We are recently facing issues with high latency in our Elastic Search Cluster, especially during Ingestion/Indexing in cluster. We run a batchJob which calls the update API of ES, so it will either update the documents (which are already there) or Insert the documents (which are not there). Even though the CPU Utilisation during this time period is < 30%.
However, in our ingestion jobs, around 60-70% documents are updates instead of inserts.
We house 99% of our data on only one Index containing 1.7B documents, around ~4.5TB.
Index has 30 shards (15 primary, 15 replicas) each with average size of ~130GB, refresh interval of 1 sec.
We are already working to get the shard size to around ~40 GB - 50 GB. And also to change the refresh interval or to stop the refresh during ingestion.
I would like to know some other ways to upgrade the latency (especially during bulk indexing), I have the following questions regarding the same:
Which is expensive operation Inserting a new document or updating a document?, I am especially asking this since the update is ES makes a copy with the updated field and deletes the old document and most of our ingestion consists of document updates?
Does updating a set of documents (which have a same field) and we are querying the same set of documents (based on the common field) will it increase the latency of these queries?
Since we have only 1 index which is housing a lot of document, ingestions are running on the index almost all the time, does breaking the index down to smaller indexes improve performance?
We are also looking at a architecture where we will separate the read index and write index, we will change the read alias to the new index once the ingestion is done, will this help?, since we are querying a index which not being updated during the ingestion?
What type of storage are you using? What does iostat -x look like on the node when you experience slowness?
If you are spcifying the document ID when you index Elasticsearch need to first look it up, which is basically the same work as for an update. If you let Elasticsearch assign the document ID inserts are more efficient, but you may not know the document ID.
Am not sure I understand what you are asking. Querying and indexing at the same time consumes more resources and I suspect you are htting a resource bottleneck (this is often storage performance).
It may as it may make merging easier and increase parallelism.
Not sure how you are going to make this work. Will you clone the index and apply changes and then switch the alias? Whether this helps or not will likely depend on what the bottleneck is. It may help with caching as the read index does not change, but you on the other hand have more data on disk so the page cache hit rate may suffer. I suspect you will need to test.
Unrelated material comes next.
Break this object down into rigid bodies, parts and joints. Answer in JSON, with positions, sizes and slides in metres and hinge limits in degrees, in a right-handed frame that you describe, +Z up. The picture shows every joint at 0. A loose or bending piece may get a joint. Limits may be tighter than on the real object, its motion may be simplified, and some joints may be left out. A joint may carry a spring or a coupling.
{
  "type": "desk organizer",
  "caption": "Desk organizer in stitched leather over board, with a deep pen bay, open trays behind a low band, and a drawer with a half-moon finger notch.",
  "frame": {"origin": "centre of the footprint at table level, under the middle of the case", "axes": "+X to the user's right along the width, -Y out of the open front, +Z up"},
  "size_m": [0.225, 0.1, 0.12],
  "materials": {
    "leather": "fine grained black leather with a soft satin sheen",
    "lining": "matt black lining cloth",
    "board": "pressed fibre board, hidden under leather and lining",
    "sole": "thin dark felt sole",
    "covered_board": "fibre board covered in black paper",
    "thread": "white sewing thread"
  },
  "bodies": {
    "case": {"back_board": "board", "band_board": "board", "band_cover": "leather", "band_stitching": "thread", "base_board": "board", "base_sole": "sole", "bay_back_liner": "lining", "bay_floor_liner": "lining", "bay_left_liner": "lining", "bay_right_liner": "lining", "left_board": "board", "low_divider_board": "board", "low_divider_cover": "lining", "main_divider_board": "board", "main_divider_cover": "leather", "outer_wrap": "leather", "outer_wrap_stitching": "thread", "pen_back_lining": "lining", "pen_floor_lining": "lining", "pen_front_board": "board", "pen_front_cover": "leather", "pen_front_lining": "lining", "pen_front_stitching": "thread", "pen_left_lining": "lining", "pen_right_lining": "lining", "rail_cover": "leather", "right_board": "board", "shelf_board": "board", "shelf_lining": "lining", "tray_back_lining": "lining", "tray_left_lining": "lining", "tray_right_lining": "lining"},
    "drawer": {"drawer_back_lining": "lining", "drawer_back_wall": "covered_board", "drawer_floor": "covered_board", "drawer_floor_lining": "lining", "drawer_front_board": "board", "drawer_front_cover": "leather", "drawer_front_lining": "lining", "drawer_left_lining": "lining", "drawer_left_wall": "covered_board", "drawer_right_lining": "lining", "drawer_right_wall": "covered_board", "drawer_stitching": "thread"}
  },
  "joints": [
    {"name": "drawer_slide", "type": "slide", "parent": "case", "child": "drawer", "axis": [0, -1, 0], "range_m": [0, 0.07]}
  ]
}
Didn't understand the response, as I said in every ingestion job, we call Update API with batch size of 10000 (yes, we pass _id), out of which 70% documents already exist, so the documents fields get updated, and the other 30% documents will be inserted.
My question is that: is it better to just insert all the documents into a separate index, will this help with the latency during the ingestion?, since we will not be updating the documents which are being queried during the update?
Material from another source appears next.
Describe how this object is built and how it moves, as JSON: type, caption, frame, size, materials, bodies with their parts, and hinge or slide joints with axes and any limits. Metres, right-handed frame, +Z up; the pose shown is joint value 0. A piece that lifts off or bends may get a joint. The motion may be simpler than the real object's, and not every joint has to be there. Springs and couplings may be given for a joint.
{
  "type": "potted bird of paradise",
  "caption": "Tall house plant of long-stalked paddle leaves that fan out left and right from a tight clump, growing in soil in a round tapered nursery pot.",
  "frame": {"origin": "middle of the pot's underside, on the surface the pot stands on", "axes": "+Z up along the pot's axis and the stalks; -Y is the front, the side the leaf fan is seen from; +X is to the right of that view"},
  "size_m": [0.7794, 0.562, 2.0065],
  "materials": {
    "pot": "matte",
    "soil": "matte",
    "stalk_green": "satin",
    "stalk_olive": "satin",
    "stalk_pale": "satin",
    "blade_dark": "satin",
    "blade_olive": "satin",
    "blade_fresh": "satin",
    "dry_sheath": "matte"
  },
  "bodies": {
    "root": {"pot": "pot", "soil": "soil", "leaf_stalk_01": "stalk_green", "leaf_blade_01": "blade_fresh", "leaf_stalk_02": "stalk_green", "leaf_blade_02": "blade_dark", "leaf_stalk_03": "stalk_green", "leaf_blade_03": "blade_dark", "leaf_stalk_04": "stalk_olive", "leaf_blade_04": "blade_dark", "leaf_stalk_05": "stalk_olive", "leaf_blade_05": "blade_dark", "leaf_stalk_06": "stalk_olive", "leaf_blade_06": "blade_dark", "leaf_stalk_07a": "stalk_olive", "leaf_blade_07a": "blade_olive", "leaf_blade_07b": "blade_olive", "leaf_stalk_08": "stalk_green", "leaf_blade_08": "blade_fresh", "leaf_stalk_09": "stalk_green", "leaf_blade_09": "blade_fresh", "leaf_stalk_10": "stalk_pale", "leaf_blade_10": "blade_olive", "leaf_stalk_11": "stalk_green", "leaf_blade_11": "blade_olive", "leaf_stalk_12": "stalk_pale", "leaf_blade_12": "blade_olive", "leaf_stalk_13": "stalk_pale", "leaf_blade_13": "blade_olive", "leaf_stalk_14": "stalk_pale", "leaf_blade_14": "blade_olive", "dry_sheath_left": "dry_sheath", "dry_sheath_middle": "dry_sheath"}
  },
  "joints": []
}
So basically we generate a version of documents every week, which are indexed and will be used that week (last weeks documents are completely not required), but week on week there is 70% overlap between the documents so we used the update API earlier, can we just create a new index every time and index the new version of documents in the new index instead of updating the most of the documents in the same index (I understand that we will have more disk usage, since we are creating documents in the new index if we get better search latency during ingestion)
OK. If you are indexing/updating all documents (basically rebuilding the whole index) periodically versioning the index makes sense. You serach version N and in the background you build version N+1 and then switch the alias when it has completed and then delete version N. This should be more efficient, but also allows you to potentially designate some nodes in the cluster for indexing (building index version N+1) and others for serving queries based on version N. This would allow the query nodes to not be affected by indexing at all.
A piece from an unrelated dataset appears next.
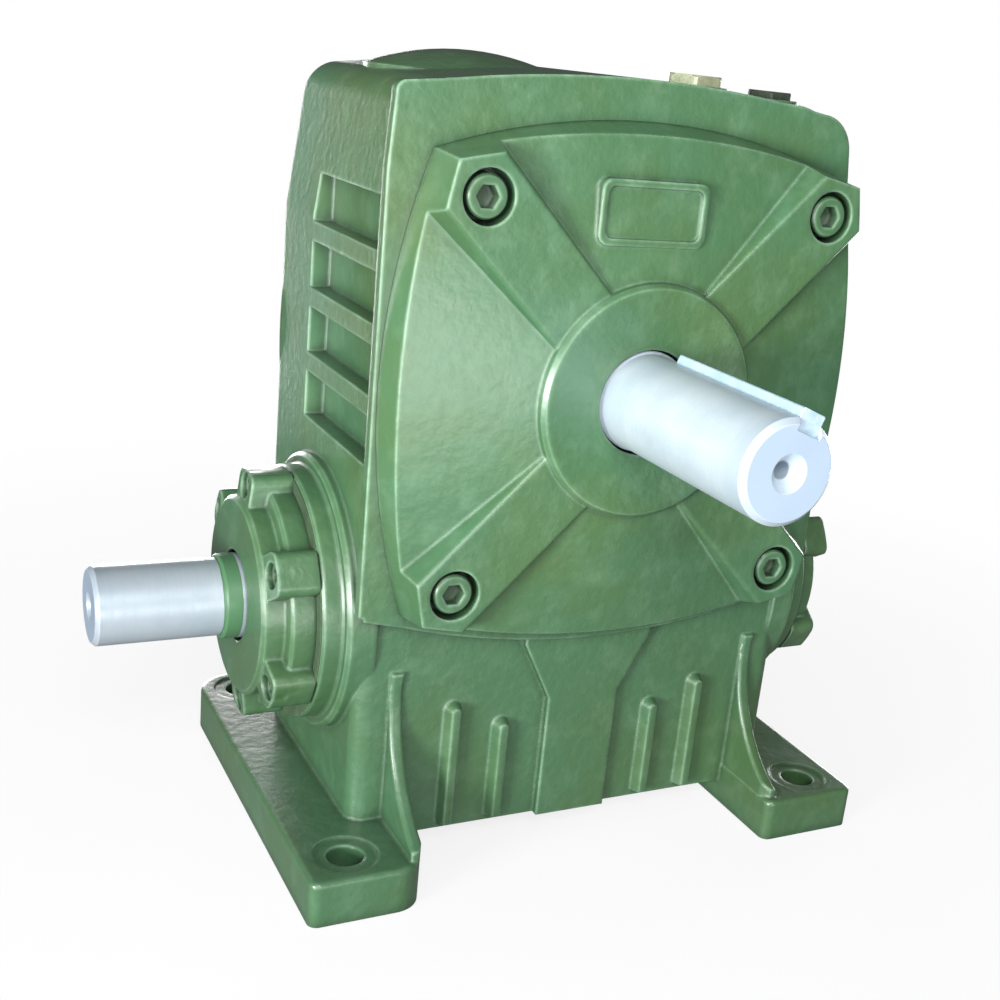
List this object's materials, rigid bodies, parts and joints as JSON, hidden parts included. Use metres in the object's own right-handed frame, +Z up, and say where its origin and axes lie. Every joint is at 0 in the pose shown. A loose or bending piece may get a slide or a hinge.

Can you also tell us if a update is more expensive than insert?, since update is just a atomic delete and create, can we say that updating a documents is either more or equally expensive to a insertion?, this will help us a lot, in this case we can move to complete indexing (basically a indexing to a new index), cause even if we update in the same index, we not get the storage back right away until an underlying merge happens and we have enough same available on our datanodes
If you index into a new index and set the document id client side, it will often be fast at first and then gradually slow down as the index and number of segments grow. The reason for this is that Elasticsearch for each indexing operation need to search existing segments to see if it is an update or not. I wrote a blog post related to this a long time ago, but believe it is still mostly valid and could be useful.
We are also thinking of increasing the refresh_interval or stopping the refresh during the ingestion jobs since we don't need the documents for search right away, I know this will increase the indexing throughput, will this help in the case of updates, like if we use update API and most of the documents are updates instead of insertions?
Increasing the refresh interval will result in larger segments being created and less merging occurring. I would recommend doing this but am not sure exactly how much impact it will have. I would index into a new index and swap with the old once done as this allows you to perform the indexing on dedicated data nodes if necessary.